Third, the UAE has skillfully moved to check Iranian aggression in the Middle East. Again, one needs to look at this with realist eyes. The US, the long-term champion of the anti-Iranian coalition, is doing less and less in the region. As such, shoring up the coalition by including Tehran’s most stalwart enemy, the Netanyahu government, makes eminent strategic sense for the UAE, all the more so as Israel is an undoubted first-class regional military and commercial power.
Just as the US has been doing less, Iranian expansionism has grown. Tehran’s sponsored proxy forces in the Middle East have grown more powerful in Lebanon, Syria, Iraq and Yemen, making it clear that Iran is now the greatest threat to regional stability in the long run. The UAE, aware that Israel shares this precise view of regional geostrategy and that blocking Iran’s expansionism is now the obvious major template both explaining and dividing the region, has quite brilliantly shored up its strategic position.

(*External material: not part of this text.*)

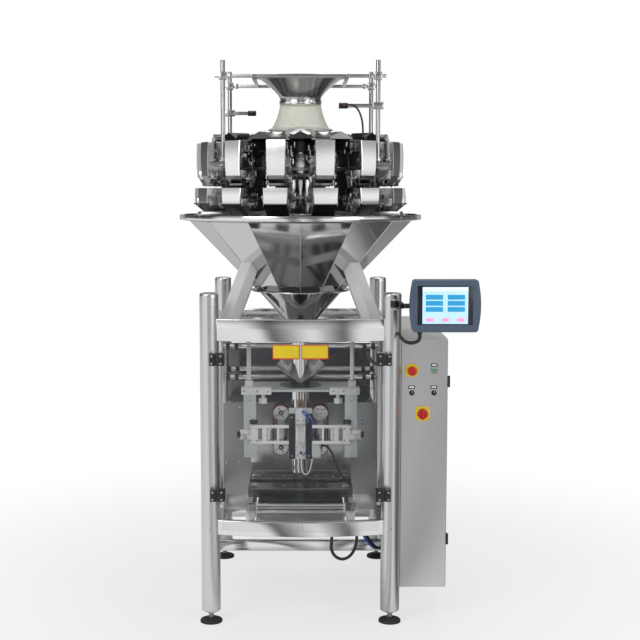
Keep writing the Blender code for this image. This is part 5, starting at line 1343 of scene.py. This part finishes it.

As is true with any accord, there remain dangers ahead. Netanyahu has stated that West Bank annexation is only temporarily on hold — a statement that keeps his unraveling right-wing and center-right domestic power base just about together, satisfying neither but not outraging anyone either. This ambiguity is vital to the long-term success of the concord.
However, for all these realist reasons, look for the stunning UAE-Israeli alliance to flourish.